Thanks for all the detail provided and for chasing this down to produce usable captures. Hopefully, the devs will be able to get to the bottom of this issue and fix it. This one has been plaguing MT76 for a while.

bol-van commented 2 years ago

It looks like setting dtim_period to 1 instead of default 2 helps mitigate the problem Devices become more responsive to broadcasts

JFtico commented 2 years ago

It looks like setting dtim_period to 1 instead of default 2 helps mitigate the problem Devices become more responsive to broadcasts

Interesting, as I use DTIM 3 on my configs, as that is what the mobile OS vendors have been recommending due to low-power modes possibly missing the beacons if they are too frequent and the AP might drop the client for being unresponsive.

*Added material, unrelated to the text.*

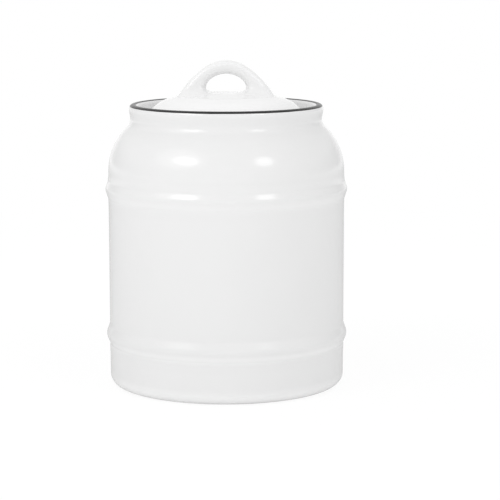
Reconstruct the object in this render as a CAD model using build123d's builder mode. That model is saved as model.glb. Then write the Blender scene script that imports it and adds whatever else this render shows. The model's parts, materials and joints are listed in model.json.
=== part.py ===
from build123d import *
import os
from math import asin, degrees, sqrt

os.makedirs("parts", exist_ok=True)

# A round ceramic storage jar with a recessed lid. The origin is the centre of the foot, +Z is up,
# and the lid's handle runs along X. Every section of revolution is drawn in X and Z.

# Jar body
jar_diameter = 107.0
jar_height = 128.0
jar_wall = 4.0
base_inset = 0.2
floor_thickness = 4.4
floor_round = 9.0

# Foot ring
foot_round = 5.2
foot_ring_width = 3.4
foot_recess = 1.6
foot_inner_round = 0.5

# Raised beads round the wall
bead_rise = 1.35
bead_width = 7.4
bead_lower_crease = 1.0
bead_upper_crease = 2.4
lower_bead_height = 23.4
upper_bead_below_shoulder = 8.0

# Shoulder, neck and mouth
shoulder_radius = 27.0
neck_round = 4.0
mouth_inset = 9.55
mouth_flare = 0.75
throat_depth = 7.0

# Ledge inside the neck, where the lid rests
ledge_depth = 8.0
ledge_width = 3.2
ledge_thickness = 5.0
ledge_corner_round = 0.6

# Black glaze over the crest of the lip
band_thickness = 0.25
band_outside_drop = 0.7
band_inside_drop = 0.35

# Lid
lid_clearance = 0.5
lid_edge_height = 1.3
lid_edge_round = 0.6
lid_height = 12.7
lid_wall = 4.0
boss_drop = 0.95
crown_drop = 3.3
crown_round = 14.0
boss_edge_round = 2.5
boss_foot_round = 4.0
# Where the boss's flat top ends, where its slope ends and where the crown breaks into the skirt, as
# shares of the lid's radius.
boss_share = 0.46
boss_foot_share = 0.5556
crown_share = 0.765

# Plug under the lid
plug_clearance = 1.5
plug_depth = 10.0
plug_wall = 3.6
plug_round = 0.8
hollow_round = 2.5
hollow_knee_share = 0.86
groove_height = 3.2
groove_depth = 1.4

# Seal ring
seal_groove_fit = 0.2
seal_neck_gap = 0.25
seal_fin_thickness = 0.8

# Handle
handle_rise = 15.0
handle_overhang = 3.7
handle_depth = 12.0
handle_edge_round = 3.0
finger_hole_width = 18.1
finger_hole_rise = 9.1
edge_round_share = 0.47
# From the foot up to the top of the bridge, as shares: the outer point's reach and height, of the
# handle's own reach and rise, then the inner point's, of half the finger hole's width and its rise,
# then the depth from front to back, of the handle's depth at the top.
handle_shares = (
    (1.075, -0.175, 0.640, -0.180, 1.32),
    (0.910, 0.140, 0.972, 0.187, 1.10),
    (0.712, 0.470, 0.963, 0.466, 1.02),
    (0.428, 0.807, 0.707, 0.769, 1.00),
    (0.000, 1.000, 0.000, 1.000, 1.00),
)

# Jar radii and heights
jar_radius = jar_diameter / 2
base_radius = jar_radius - base_inset
foot_inner_radius = base_radius - foot_round - foot_ring_width
cavity_radius = jar_radius - jar_wall
floor_height = foot_recess + floor_thickness
lip_round = jar_wall / 2
lip_radius = jar_radius - mouth_inset
lip_centre = (lip_radius - lip_round, jar_height - lip_round)
neck_radius = lip_radius - mouth_flare
throat_height = jar_height - throat_depth

# The shoulder's arc is tangent to the wall, and a smaller arc the other way runs on into the neck.
shoulder_centre_radius = jar_radius - shoulder_radius
arc_centres_reach = neck_radius + neck_round - shoulder_centre_radius
arc_centres_rise = sqrt((shoulder_radius + neck_round) ** 2 - arc_centres_reach**2)
shoulder_height = throat_height - arc_centres_rise
shoulder_angle = degrees(asin(arc_centres_rise / (shoulder_radius + neck_round)))
shoulder_centre = (shoulder_centre_radius, shoulder_height)
upper_bead_height = shoulder_height - upper_bead_below_shoulder

ledge_height = jar_height - ledge_depth
ledge_radius = neck_radius - jar_wall
ledge_bore_radius = ledge_radius - ledge_width
ledge_bottom = ledge_height - ledge_thickness
cavity_shoulder_radius = shoulder_radius - jar_wall
cavity_shoulder_angle = degrees(asin((ledge_bottom - shoulder_height) / cavity_shoulder_radius))


def bead(height, radius_below):
    """One raised bead: an arc that bulges from the wall, on a wall of radius_below under it."""
    return ThreePointArc(
        (radius_below, height - bead_width / 2),
        (jar_radius + bead_rise, height),
        (jar_radius, height + bead_width / 2),
    )


# The glaze band is a thin skin over the round crest of the lip. Its two edges lie at their own
# drops below the crest, outside and inside.
band_outside_angle = degrees(asin((lip_round - band_outside_drop) / lip_round))
band_inside_angle = 180 - degrees(asin((lip_round - band_inside_drop) / lip_round))
band_turn = band_inside_angle - band_outside_angle
with BuildPart() as rim_band:
    with BuildSketch(Plane.XZ):
        with BuildLine():
            glaze = CenterArc(lip_centre, lip_round, band_outside_angle, band_turn)
            clay = CenterArc(lip_centre, lip_round - band_thickness, band_outside_angle, band_turn)
            Line(glaze @ 0, clay @ 0)
            Line(glaze @ 1, clay @ 1)
        make_face()
    revolve(axis=Axis.Z)
rim_band.part.label = "rim_band"
export_step(rim_band.part, "parts/rim_band.step")

# Jar body: one section of revolution, drawn from the middle of the underside up the outside,
# over the lip and down the inside to the floor.
with BuildPart() as jar_body:
    with BuildSketch(Plane.XZ) as jar_section:
        with BuildLine():
            foot = FilletPolyline(
                (0, foot_recess),
                (foot_inner_radius, foot_recess),
                (foot_inner_radius, 0),
                (base_radius, 0),
                (base_radius, lower_bead_height - bead_width / 2),
                radius=(foot_inner_round, foot_inner_round, foot_round),
            )
            lower_bead = bead(lower_bead_height, base_radius)
            upper_bead = bead(upper_bead_height, jar_radius)
            Line(lower_bead @ 1, upper_bead @ 0)
            shoulder = CenterArc(shoulder_centre, shoulder_radius, 0, shoulder_angle)
            Line(upper_bead @ 1, shoulder @ 0)
            neck_centre = (neck_radius + neck_round, throat_height)
            neck = CenterArc(neck_centre, neck_round, 180 + shoulder_angle, -shoulder_angle)
            lip = CenterArc(lip_centre, lip_round, 0, 180)
            Spline(neck @ 1, lip @ 0, tangents=((0, 1), (0, 1)))
            cavity_shoulder = CenterArc(
                shoulder_centre, cavity_shoulder_radius, 0, cavity_shoulder_angle
            )
            FilletPolyline(
                lip @ 1,
                (ledge_radius, ledge_height),
                (ledge_bore_radius, ledge_height),
                (ledge_bore_radius, ledge_bottom),
                cavity_shoulder @ 1,
                radius=ledge_corner_round,
            )
            floor = FilletPolyline(
                cavity_shoulder @ 0,
                (cavity_radius, floor_height),
                (0, floor_height),
                radius=floor_round,
            )
            Line(floor @ 1, foot @ 0)
        make_face()
        corners = jar_section.vertices().filter_by_position(Axis.X, base_radius, jar_radius)
        bead_edges = (
            (lower_bead_height - bead_width / 2, bead_lower_crease),
            (lower_bead_height + bead_width / 2, bead_upper_crease),
            (upper_bead_height - bead_width / 2, bead_lower_crease),
            (upper_bead_height + bead_width / 2, bead_upper_crease),
        )
        for height, crease in bead_edges:
            fillet(corners.sort_by(lambda corner: abs(corner.Y - height))[0], radius=crease)
    revolve(axis=Axis.Z)
    add(rim_band.part, mode=Mode.SUBTRACT)
jar_body.part.label = "jar_body"
export_step(jar_body.part, "parts/jar_body.step")

# Lid: a flange that rests on the ledge, a dome with a low round boss, and a hollow plug that hangs
# into the neck with a groove round it for the seal.
lid_radius = ledge_radius - lid_clearance
boss_height = ledge_height + lid_height
boss_radius = lid_radius * boss_share
boss_foot_radius = lid_radius * boss_foot_share
crown_radius = lid_radius * crown_share
crown_height = boss_height - crown_drop
lid_edge_top = ledge_height + lid_edge_height
skirt_slope = (crown_height - lid_edge_top) / (lid_radius - crown_radius)
crown_slope = (crown_drop - boss_drop) / (crown_radius - boss_foot_radius)
plug_radius = ledge_bore_radius - plug_clearance
plug_bottom = ledge_height - plug_depth
hollow_radius = plug_radius - plug_wall
hollow_knee_radius = hollow_radius * hollow_knee_share
hollow_knee_height = crown_height + crown_slope * (crown_radius - hollow_knee_radius) - lid_wall
hollow_skirt_height = hollow_knee_height - skirt_slope * (hollow_radius - hollow_knee_radius)
groove_centre = ledge_height - ledge_thickness / 2
groove_radius = plug_radius - groove_depth
with BuildPart() as lid:
    with BuildSketch(Plane.XZ):
        with BuildLine():
            dome = FilletPolyline(
                (0, boss_height),
                (boss_radius, boss_height),
                (boss_foot_radius, boss_height - boss_drop),
                (crown_radius, crown_height),
                (lid_radius, lid_edge_top),
                (lid_radius, ledge_height),
                (plug_radius, ledge_height),
                radius=(boss_edge_round, boss_foot_round, crown_round, lid_edge_round, lid_edge_round),
            )
            plug = FilletPolyline(
                dome @ 1,
                (plug_radius, plug_bottom),
                (hollow_radius, plug_bottom),
                (hollow_radius, hollow_skirt_height),
                (hollow_knee_radius, hollow_knee_height),
                (0, boss_height - lid_wall),
                radius=(plug_round, plug_round, hollow_round, hollow_round),
            )
            Line(plug @ 1, dome @ 0)
        make_face()
        with Locations((groove_radius, groove_centre)):
            Rectangle(
                plug_clearance + groove_depth,
                groove_height,
                align=(Align.MIN, Align.CENTER),
                mode=Mode.SUBTRACT,
            )
    revolve(axis=Axis.Z)
lid.part.label = "lid"
export_step(lid.part, "parts/lid.step")

# Seal ring: a flat back that fills the groove, with two fins that reach for the neck.
seal_inner_radius = groove_radius + seal_groove_fit
seal_tip_radius = ledge_bore_radius - seal_neck_gap
seal_height = groove_height - 2 * seal_groove_fit
seal_fin_pitch = seal_height - seal_fin_thickness
with BuildPart() as seal_ring:
    with BuildSketch(Plane.XZ):
        with Locations((seal_inner_radius, groove_centre)):
            Rectangle(
                plug_radius - seal_inner_radius, seal_height, align=(Align.MIN, Align.CENTER)
            )
        with Locations(
            (seal_inner_radius, groove_centre - seal_fin_pitch / 2),
            (seal_inner_radius, groove_centre + seal_fin_pitch / 2),
        ):
            Rectangle(
                seal_tip_radius - seal_inner_radius,
                seal_fin_thickness,
                align=(Align.MIN, Align.CENTER),
            )
    revolve(axis=Axis.Z)
seal_ring.part.label = "seal_ring"
export_step(seal_ring.part, "parts/seal_ring.step")


handle_reach = boss_radius + handle_overhang


def strap_section(side, shares):
    """The rounded section of the handle's strap at one place, on the plane square to the strap."""
    outer_reach, outer_rise, inner_reach, inner_rise, depth_share = shares
    outer = Vector(side * outer_reach * handle_reach, 0, boss_height + outer_rise * handle_rise)
    inner = Vector(
        side * inner_reach * finger_hole_width / 2, 0, boss_height + inner_rise * finger_hole_rise
    )
    across = outer - inner
    along = Vector(0, 1, 0).cross(across)
    thickness = across.length
    with BuildSketch(Plane(origin=(outer + inner) / 2, x_dir=across, z_dir=along)) as section:
        RectangleRounded(
            thickness,
            handle_depth * depth_share,
            min(handle_edge_round, thickness * edge_round_share),
        )
    return section.sketch


# Handle: a strap that rises from one foot, bridges the finger hole and comes down on the other.
# Its feet are trimmed to the lid's own surface, where they were stuck on before firing.
with BuildPart() as lid_handle:
    left_half = [strap_section(-1, shares) for shares in handle_shares]
    right_half = [strap_section(1, shares) for shares in reversed(handle_shares[:-1])]
    loft(left_half + right_half)
    add(lid.part, mode=Mode.SUBTRACT)
lid_handle.part.label = "lid_handle"
export_step(lid_handle.part, "parts/lid_handle.step")
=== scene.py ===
import bpy
import json
from math import acos, asin, atan2, ceil, copysign, cos, degrees, radians, sin, sqrt, tan
from mathutils import Matrix, Vector

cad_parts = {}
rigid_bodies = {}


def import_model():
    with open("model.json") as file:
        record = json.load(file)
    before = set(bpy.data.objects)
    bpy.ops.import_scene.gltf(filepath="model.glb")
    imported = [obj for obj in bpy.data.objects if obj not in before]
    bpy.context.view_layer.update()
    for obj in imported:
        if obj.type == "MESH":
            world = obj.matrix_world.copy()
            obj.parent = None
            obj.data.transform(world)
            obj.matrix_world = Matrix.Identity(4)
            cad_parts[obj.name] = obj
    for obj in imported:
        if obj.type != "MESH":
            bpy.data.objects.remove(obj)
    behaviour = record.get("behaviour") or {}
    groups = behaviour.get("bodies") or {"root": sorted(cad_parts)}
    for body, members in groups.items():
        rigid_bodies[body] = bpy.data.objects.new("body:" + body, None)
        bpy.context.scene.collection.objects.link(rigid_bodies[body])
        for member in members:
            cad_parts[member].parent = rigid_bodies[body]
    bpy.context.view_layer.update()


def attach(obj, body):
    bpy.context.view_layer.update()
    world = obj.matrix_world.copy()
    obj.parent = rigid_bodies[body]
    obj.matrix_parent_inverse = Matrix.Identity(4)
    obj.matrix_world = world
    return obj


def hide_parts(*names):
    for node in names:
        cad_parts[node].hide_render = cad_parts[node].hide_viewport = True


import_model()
mm = 0.001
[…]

This being related to power modes, there is a hack referenced in this commit that disables SMPS support for the 7603 that seemed to also help. I'm testing this in a 19.07.8 based build to see if it does work. https://github.com/openwrt/mt76/pull/583/commits/0c5c5dde171acee6565abd4d975f63ebb9e6e8b2

bol-van commented 2 years ago

I checked in monitor my mt7603 already broadcasts beacons with SMPS disabled in HT capabilities As all of the neighbor APs do

bol-van commented 2 years ago

I had time to dig deeply into my captures. I also captured session on ath9k AP (which works ideally with dtim_period=2) Problem seem to have roots in wrong TIM sequence To deliver broadcasts AP should send beacon frame with tim count 0 and multicast bit set in bitmap control field. Multicast bit is less significant. So, 0 = no multicast, 1 = multicast present. Then AP should immediately send broadcasts Look at these pictures and you will understand WHY

ATH9k - good state

tim_ath9k_good

mt7603 - good state

tim_mt76_good

mt7603 - bad state

tim_mt76_bad

ryderlee1110 commented 2 years ago

Does it work after enabling multicast_to_unicast ?

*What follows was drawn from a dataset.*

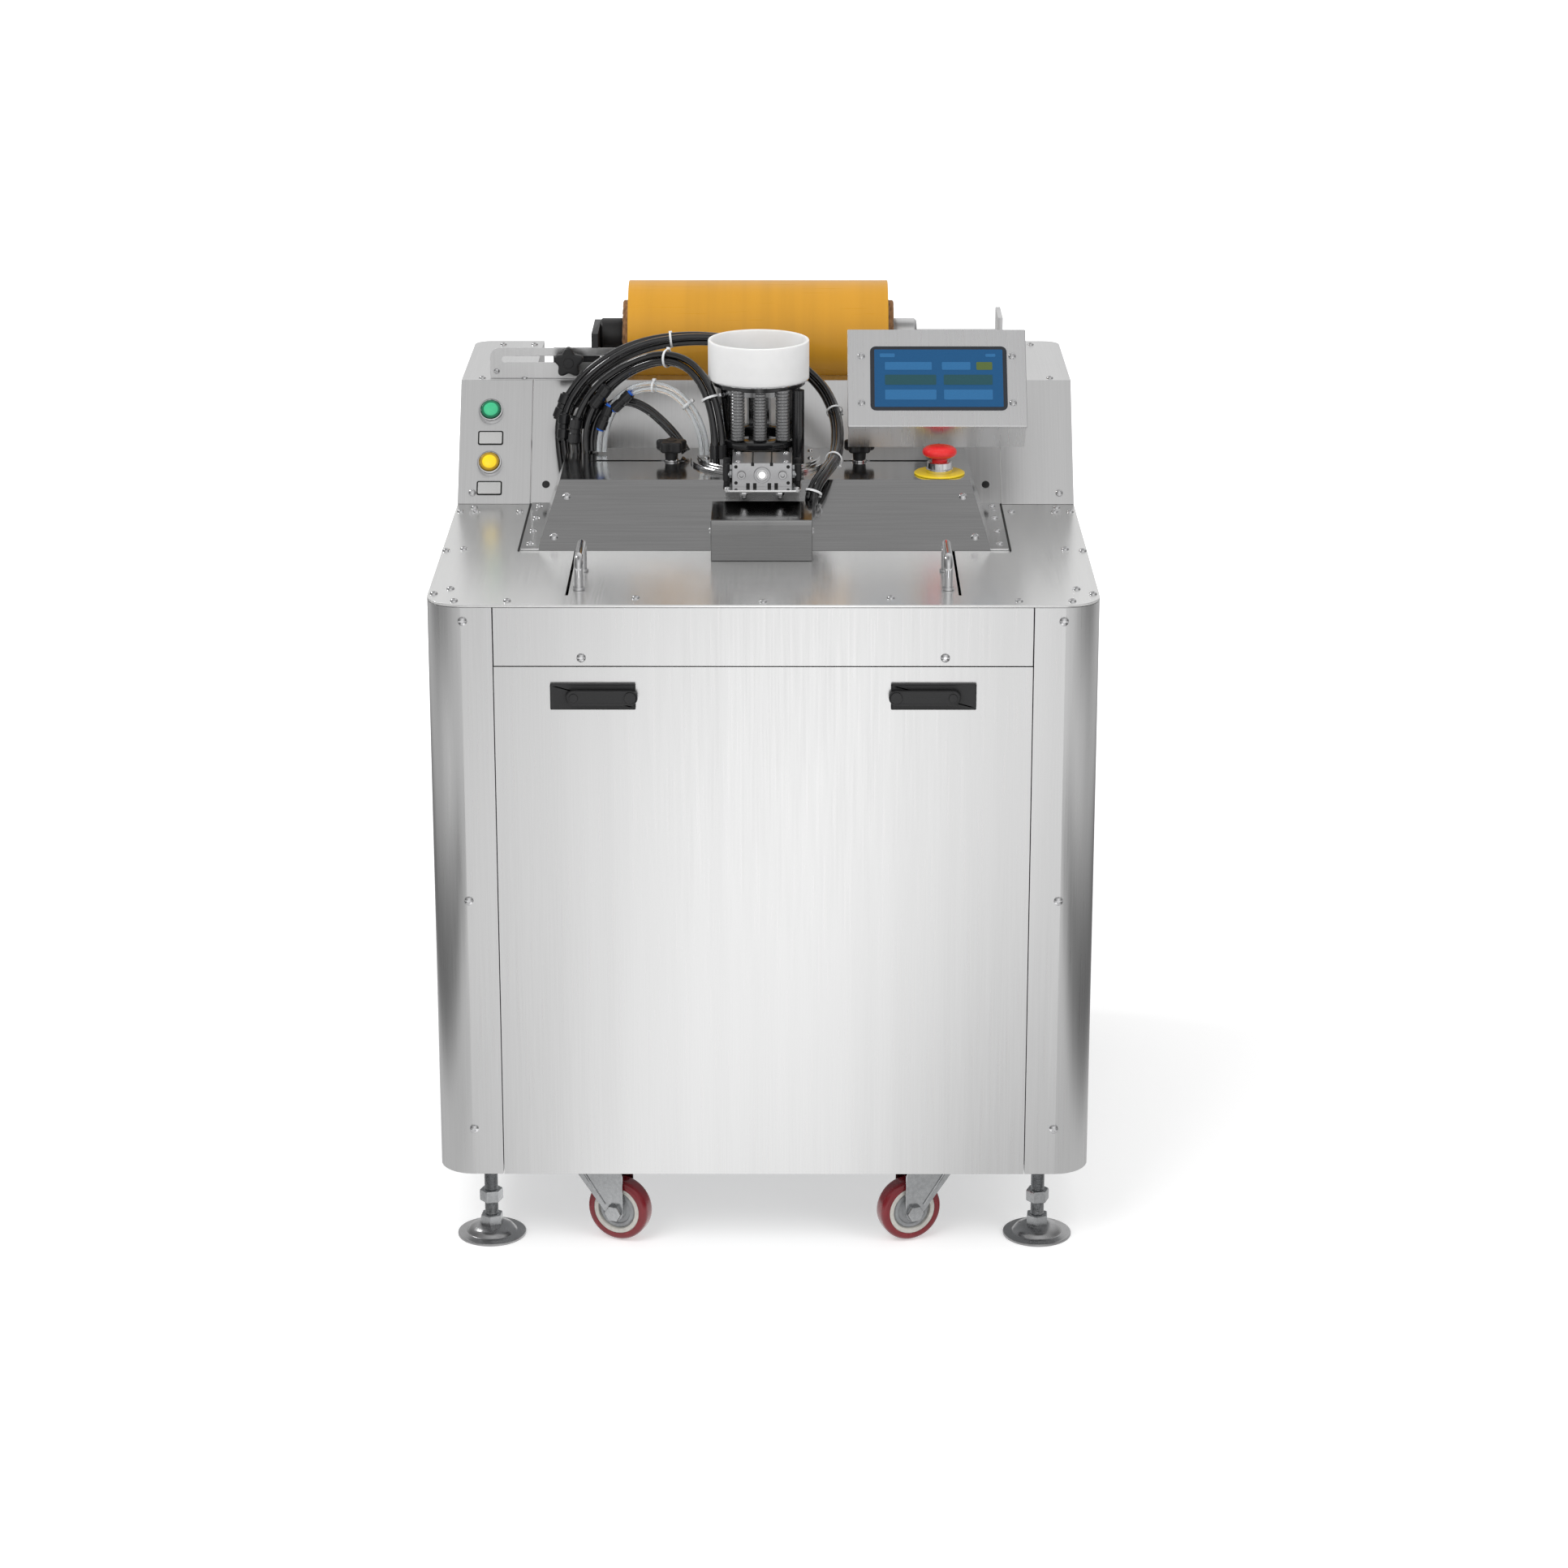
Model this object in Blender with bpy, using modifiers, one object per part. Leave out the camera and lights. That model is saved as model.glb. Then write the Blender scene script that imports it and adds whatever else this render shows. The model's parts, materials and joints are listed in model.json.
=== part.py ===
"""Single-fruit film wrapping machine: a stainless cabinet on feet and casters, with a wrapping head,
a feed cup, a film roll and a control screen on its deck.

Lengths are metres. The origin is on the floor under the middle of the machine, +Z is up, the operator
stands at -Y, and +X is the operator's right. Depths run back from the front panel, heights on deck
run up from the deck's top face.
"""

import math

import bmesh
import bpy
from mathutils import Matrix, Vector

# ---- driving dimensions -------------------------------------------------------------------------
CABINET_WIDTH = 0.750
CABINET_DEPTH = 0.800
DECK_TOP = 0.782
CABINET_BOTTOM = 0.101
CORNER_RADIUS = 0.040
SHEET = 0.0015          # body panels
DECK_SHEET = 0.003
GAP = 0.0003            # between pieces that touch
SEAM = 0.001            # shadow line between neighbouring panels
FRONT_PANEL_HALF = 0.300
FASCIA_HEIGHT = 0.071    # from the deck's top face down to the door
TUBE = 0.030            # square tube of the welded frame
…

bol-van commented 2 years ago

You are right, I was running with multicast_to_unicast=0, the same is on the ath9k AP In the morning I switched this to 1 back. It worked well until evening. In the next morning it does not work again. Same as described on the pictures above

bol-van commented 2 years ago

The arping test I did in the last morning was from ethernet connected PC bridged with WLAN through the router After 5 minutes I did the same test from the router itself and it worked again Then again did the test from the PC and it also worked

So, I suppose something makes DTIM out-of-sync either for the short time/specific condition or until mt7603e.ko is reloaded. Possibly setting multicast_to_unicast to 1 helps to mitigate but i'm not sure yet. Need more time to test Problem exists anyway, and setting multicast_to_unicast=0 and arping-ing not from the router may help to reproduce it. Wireless client should be in power save mode and should not be constantly communicating with network. This is the case on a typical android device with cloud/whatsapp/telegram/... If you have this kind of device you can try a firewall to stop constant app activity

bol-van commented 2 years ago

After 1.5 hours - not working again - neither from the router nor from the PC. Not self-recovering

ARPING 192.168.4.29 from 192.168.4.1 br-lan
Unicast reply from 192.168.4.29 [XX:XX:XX:XX:XX:XX]  512.180ms
Unicast reply from 192.168.4.29 [XX:XX:XX:XX:XX:XX]  108.326ms
Unicast reply from 192.168.4.29 [XX:XX:XX:XX:XX:XX]  245.856ms
^CSent 156 probes (156 broadcast(s))
Received 3 response(s)
config device
        option name 'br-lan'
        option type 'bridge'
        option multicast_to_unicast '1'
        option multicast_querier '0'
        list ports 'lan1'
        list ports 'lan2'
        list ports 'lan3'
        list ports 'lan4'
rany2 commented 1 year ago

@bol-van multicast_to_unicast should be set on config of type wifi-iface not network device.

rany2 commented 1 year ago

also it's now multicast_to_unicast_all not multicast_to_unicast, multicast_to_unicast does not do anything anymore.

bol-van commented 1 year ago

Anyway, problem is not fixed yet